Former Minnesota Twins general manager Terry Ryan always had money to work with but rarely used that money as effectively as new president of baseball operations Derek Falvey and general manager Thad Levine did prior to Major League Baseball’s non-waiver trade deadline.
While it has been said by me that Falvey and Levine waited too long to make a move to improve their team, they appear to have fleeced the Atlanta Braves when trading for Jaime Garcia. The Twins flipped rookie-ball pitching prospect Huascar Ynoa to Atlanta in exchange for Garcia and the entirety of his remaining contract -- a little more than $4 million.
Garcia made one start as a Twin and was traded to the Yankees on Sunday. Falvey and Levine were again willing to take on most of Garcia’s remaining contract with the hopes of landing better prospects. That willingness to spend paid off, as the Twins landed AA right-hander Zack Littell and AAA lefty Dietrich Enns.
Mike Berardino of the Pioneer Press pointed out that Littell’s xFIP is first amongst Eastern League pitchers with at least 30 innings pitched. Parker Hageman says Littell’s curveball is a plus pitch, and the move toward devastating curveballs rather than overwhelming velocity has become commonplace for analytical baseball minds. Littell would have been a huge score for the Twins without Enns. He’s is averaging 10.6 strikeouts per nine innings, and 6.5 strikeouts per walk with AA Trenton. ESPN analyst Dan Szymborski thought the Braves should be annoyed with the Twins for scoring such a nice prospect with their former player.
Enns is just a big bonus for a team that’s closer to competing than expected. Enns boasts a four-pitch mix and has been fantastic at every minor league level.

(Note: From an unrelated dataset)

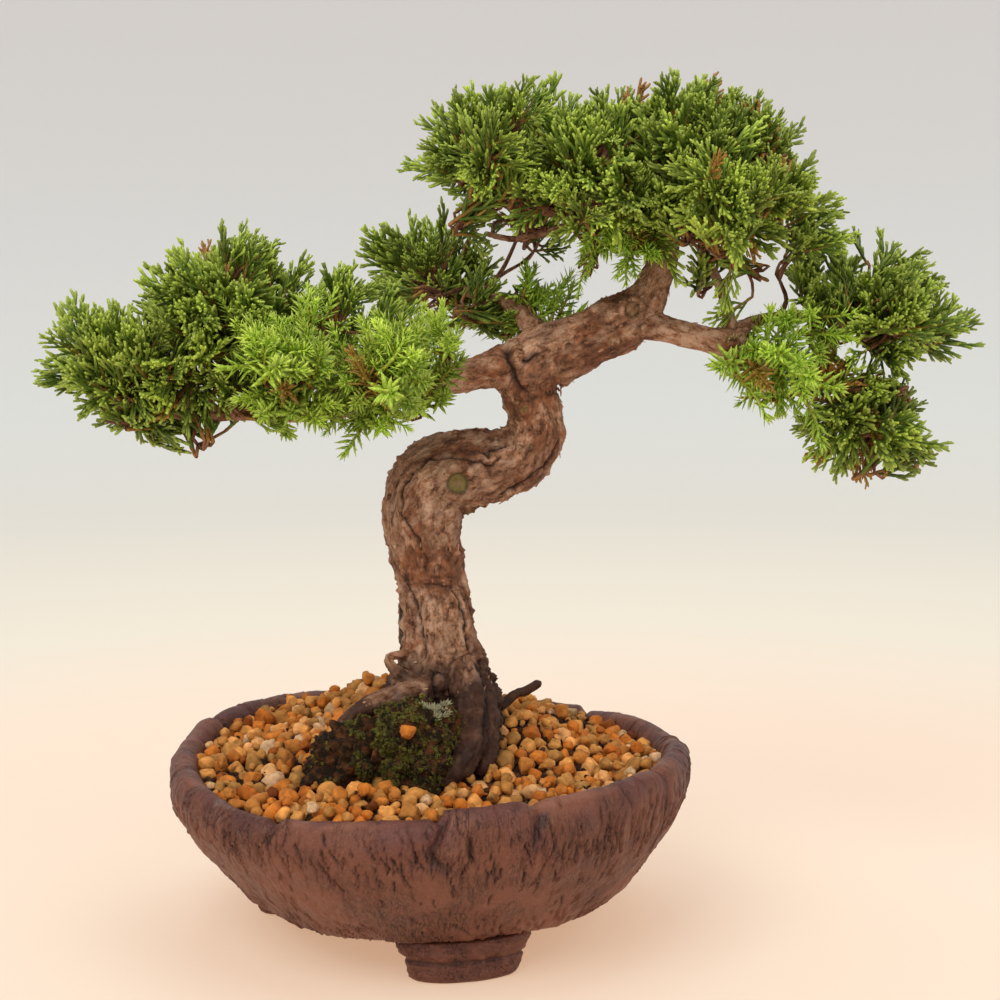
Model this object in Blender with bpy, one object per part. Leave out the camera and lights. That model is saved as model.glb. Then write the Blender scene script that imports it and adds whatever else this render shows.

His WHIP has never been higher than 1.214, and his K/9 has never been lower than 6.9. He was striking out almost one batter per inning with AAA Scranton/Wilkes-Barre and could get a cup of coffee with the Twins when rosters expand. Hell, he could take Kyle Gibson’s spot this year.
The 2018 Twins rotation returns just Ervin Santana and Jose Berrios -- so far. Santana could very well be traded by the time I finish writing this. It’s safe to say Hector Santiago and Kyle Gibson are done, and we don’t know if Phil Hughes will ever pitch again. This pair of moves by the Twins pair of rookies in the front office gives the Twins some pieces to create competition for rotation spots in Spring Training next year.
So a team in desperate need of young, controllable starting pitching traded for a rental, and then traded that rental for exactly what it needs. Both Littell and Enns could be big parts of the Twins rotation in a couple years, along with Jose Berrios and Adalberto Mejia, and perhaps, AA Chattanooga's Fernando Romero and Stephen Gonsalves.
With the addition of Littell, the Southern League’s best Lookouts have a pitching staff worth seeing. That includes recent relief addition Gabriel Moya via the trade of AAA catcher John Ryan Murphy, who was once Aaron Hicks until Terry Ryan…
I digress. If Falvey and Levine keep this up, they will have turned around the Twins in short order. If Miguel Sano and Byron Buxton improve upon their already impressive performances this season, Minnesota will be in the playoff conversation for a long time given the pitching Falvey and Levine have and will continue to acquire.
Closer Brandon Kintzler is going to be traded before the deadline, probably for another pitching prospect. But the Twins could sign Kintzler and a whole lot more in free agency this offseason. Minnesota is a pitcher’s paradise as long as Buxton roams center field (18 runs above average fielding), Max Kepler gallops through right (5 RAA fielding), and, now, wherever Zack Granite is (20 BIS runs saved above average per year in center). Granite has forced his way into the lineup by playing a premiere position really well in the absence of the best player at that position. He’ll keep getting plenty of at-bats.
Who can the Twins target in 2018 free agency, and who would actually consider it? Jake Arrieta might consider putting his increased flyball percentage in front of a go-get-it outfield. It’s up five percent from last season, and his groundball rate is down seven percent. Hell, Jaime Garcia could return in free agency if he enjoyed his first and last day at work with the Twins. I don’t see any reason why Yu Darvish wouldn’t want to pitch in Minnesota, either. Given Levine’s Rangers roots and the aggressive approach Falvey and Levine have taken in their first year with the Twins, I expect it to continue. These aren’t your father’s Twins.